The CD column stands for Continuing Damage which is damage that may get worse over time, like fires and the like. A hit gets Continuing Damage if the Damage roll turned up as a 6. Each turn, after repairs and if repairs failed, roll a D6 per CD; 1 and the CD is removed of itself, 2-4 has no effect and 5-6 increases damage one level. If a non-Hull location gets Destroyed from CD remove the CD there and add a CD to the Hull location, even if the Hull is completely undamaged. A Destroyed Hull, as you can imagine, destroys the ship. Yes, a tiny hit in the Surface location can, with lots of sheer luck, eventually destroy the entire ship.

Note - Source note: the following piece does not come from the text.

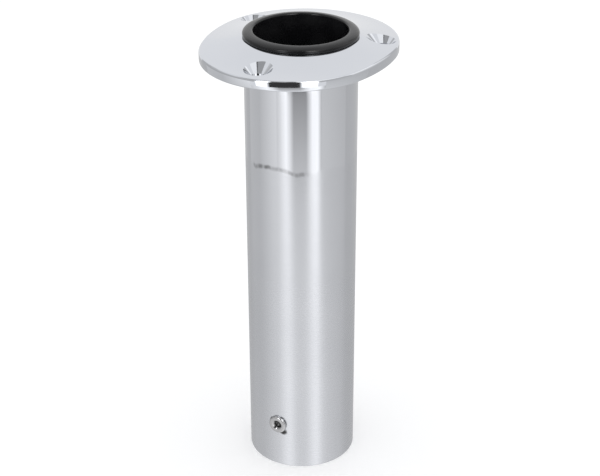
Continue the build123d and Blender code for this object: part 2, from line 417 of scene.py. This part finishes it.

The three boxes labeled Volley A – C are used to note endurance expenditure for missiles with longer endurance than one turn. If more than 3 volleys are in flight at the same time simply note this on a separate piece of paper. Below all is the area for weapons and mounts.


The right part holds the number and types of various weapon. Sand casters, Meson screen and Nuclear dampers write their ARM values in the PEN column and missiles treat the Range column as the controller range. Our Subsidized merchant has two sand-casters, two lasers and two missile launchers, one for each of the two large turrets mounted  Left and Right.

The right part holds the mounts of the ship and their respective locations. Our ship has 2 Large Turrets mounted on the left and right, each with one Sand-caster, one 10 MW laser and one Small missile launcher.

It should be self-evident how this work for your own designs. Note that different missiles can have different parameters and a ship may carry more than one kind so all variants should be noted so somewhere and each volley clearly noted what type it holds. A single volley can only hold one type of missiles but the launcher can choose which type it launches, even from a magazine.

Well, that is all folks. Look at the Lauch values and see if you understand how that design is put together. Note that the Small turret mounted on top is NOT standard issue but a modification done for my daughters Launch and can be a pretty nasty surprise to anyone believening that the Launch of a Subsidized merchant is harmless.